The U.S. enacted measures decades ago to ensure banks serve everyone fairly and well with fair interest rates and fees, and they apply to the U.S. banks that 4 of Canada’s Big 6 Banks own. In the U.S., Bank of Montreal (BMO) owns BMO Harris Bank, Canadian Imperial Bank of Commerce (CIBC) owns CIBC U.S., Royal Bank of Canada (RBC) owns City National Bank, and Toronto-Dominion Bank (TD) owns TD Bank. See #s 2 and 4 in the list of key changes further below.

The call comes after 5 of Canada’s Big 6 Banks announced they had higher than expected profits in the third quarter of 2020 totalling $9.8 billion (BMO – $1.23B; CIBC – $1.17B ; National – $600m; RBC – $3.2B; Scotiabank – $1.3B; TD – $2.3B). The Big 6 had record profits of more than $46 billion in 2019 – the 10th year in a row, and more than double their 2010 profits. (See Canada’s Big Banks Backgrounder)
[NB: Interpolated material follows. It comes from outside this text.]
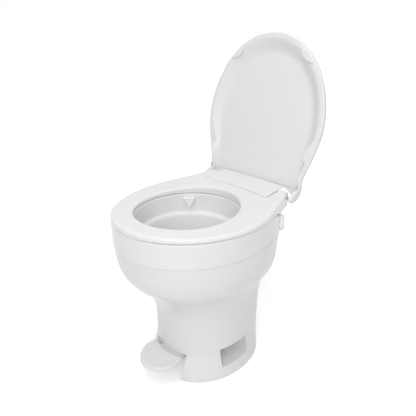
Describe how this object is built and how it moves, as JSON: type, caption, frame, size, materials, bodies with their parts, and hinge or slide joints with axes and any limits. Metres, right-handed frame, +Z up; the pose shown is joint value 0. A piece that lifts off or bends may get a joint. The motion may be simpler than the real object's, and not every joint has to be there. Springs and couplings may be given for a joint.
{
  "type": "rv toilet",
  "caption": "Foot-pedal RV toilet with an oval seat, lift-up lid, flared pedestal, part-ball waste valve and side pockets for the floor bolts.",
  "frame": {"origin": "centre of the drain outlet at the floor", "axes": "+Z up, -Y towards the front of the bowl, +X to the right seen from the front"},
  "size_m": [0.379, 0.4957, 0.8238],
  "materials": {
    "shell": "satin gloss white",
    "mechanism": "matte grey",
    "white_fitting": "satin white",
    "seal": "matte black",
    "bumper": "soft white",
    "steel": "plain",
    "hose": "satin black"
  },
  "bodies": {
    "base": {"pedestal": "shell", "bowl": "shell", "spray_nozzle": "white_fitting", "vacuum_breaker": "white_fitting", "valve_hose": "hose", "nozzle_hose": "hose", "supply_hose": "hose", "water_valve": "mechanism", "water_inlet": "mechanism", "valve_housing": "mechanism", "housing_screws": "steel", "ball_seal": "seal", "floor_seal": "seal", "bush_right": "mechanism", "bush_left": "mechanism", "pedal_shaft": "steel", "shaft_collar": "steel", "return_spring": "steel", "hinge_block_right": "white_fitting", "hinge_block_left": "white_fitting", "hinge_pins": "steel", "hinge_bolts": "steel", "hinge_washers": "steel", "hinge_nuts": "steel", "hinge_cover": "shell"},
    "seat": {"seat": "shell", "seat_bumpers": "bumper"},
    "lid": {"lid": "shell", "lid_bumpers": "bumper"},
    "pedal": {"pedal": "shell", "pedal_screws": "steel", "pedal_lever": "mechanism", "sector_gear": "mechanism"},
    "ball": {"waste_ball": "mechanism", "drive_stub": "steel", "idle_stub": "steel", "stub_clip": "steel", "pinion": "mechanism"},
    "plunger": {"valve_plunger": "mechanism"}
  },
  "joints": [
    {"name": "seat_hinge", "type": "hinge", "parent": "base", "child": "seat", "pos_m": [0, 0.162, 0.4445], "axis": [-1, 0, 0], "range_deg": [0, 95]},
    {"name": "lid_hinge", "type": "hinge", "parent": "seat", "child": "lid", "pos_m": [0, 0.162, 0.4445], "axis": [1, 0, 0], "range_deg": [0, 103.4]},
    {"name": "pedal_pivot", "type": "hinge", "parent": "base", "child": "pedal", "pos_m": [0, -0.087, 0.0729], "axis": [1, 0, 0], "range_deg": [0, 16], "stiffness_Nm_per_rad": 1.2, "springref_deg": -28.65},
    {"name": "ball_turn", "type": "hinge", "parent": "base", "child": "ball", "pos_m": [0, 0, 0.15], "axis": [-1, 0, 0], "range_deg": [0, 83.2]},
    {"name": "plunger_slide", "type": "slide", "parent": "base", "child": "plunger", "axis": [0, 0, 1], "range_m": [0, 0.007]}
  ],
  "couplings": [
    {"joint": "ball_turn", "follows": "pedal_pivot", "ratio": 5.2},
    {"joint": "plunger_slide", "follows": "pedal_pivot", "m_per_rad": 0.0249}
  ]
}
Former Finance Minister Bill Morneau boasted in early April that the federal government negotiated with the Big 6 Banks to temporarily cut some credit card interest rates for some customers (but not for small businesses) who request a deferral for a couple of months, and to process small business loans funded by the government, in addition to the up-to-6-month mortgage and loan deferrals and fee reductions the banks have already offered (but again, only for some customers, with the delayed amount still required to be paid later, plus interest).

However, those payment deferrals of about $1 billion will soon run out for most people, including about 760,000 Canadians who have deferred their mortgage and Prime Minister Trudeau stated on April 6th that “we need to see even more action like this going forward because this is a time to think about each other, not about the bottom line.”

“The big banks can afford to do much more to help during this crisis, and must be required by law passed by the federal Liberals and all parties to disclose much more information about how they treat customers and borrowers, and about their profits in every part of their business, to ensure they don’t gouge or abuse anyone and are effectively required to serve everyone fairly and well with fair interest rates and fees,” said Duff Conacher, Co-founder of Democracy Watch.

“The federal government cannot tell if the banks are still gouging or treating customers unfairly in this crisis, and won’t be able to tell post-crisis, because the banks are allowed to keep secret the profit levels in each area of their business, what type of borrowers they approve and reject for loan and credit relief, and how many complaints they are receiving,” said Conacher. “As the U.S. did more than 40 years ago, the federal government must require the banks to disclose this information and more to ensure the banks give everyone who needs it a real break in their loan and credit card payments during the crisis, and serve everyone fairly and well at fair interest rates and fees that give the banks a reasonable profit and not excessive gouging profit levels.”

Canada’s Big 6 Banks reported record profits of more than $46 billion in 2019 – the 10th year in a row, and more than double their 2010 profits. The Big 6 Banks reaped record profits every year for the past 10 years in part by firing thousands of people, shifting jobs overseas (or using temporary foreign workers), cutting services, and hiking fees and credit card interest rates even as the Bank of Canada’s prime rate dropped to record low levels.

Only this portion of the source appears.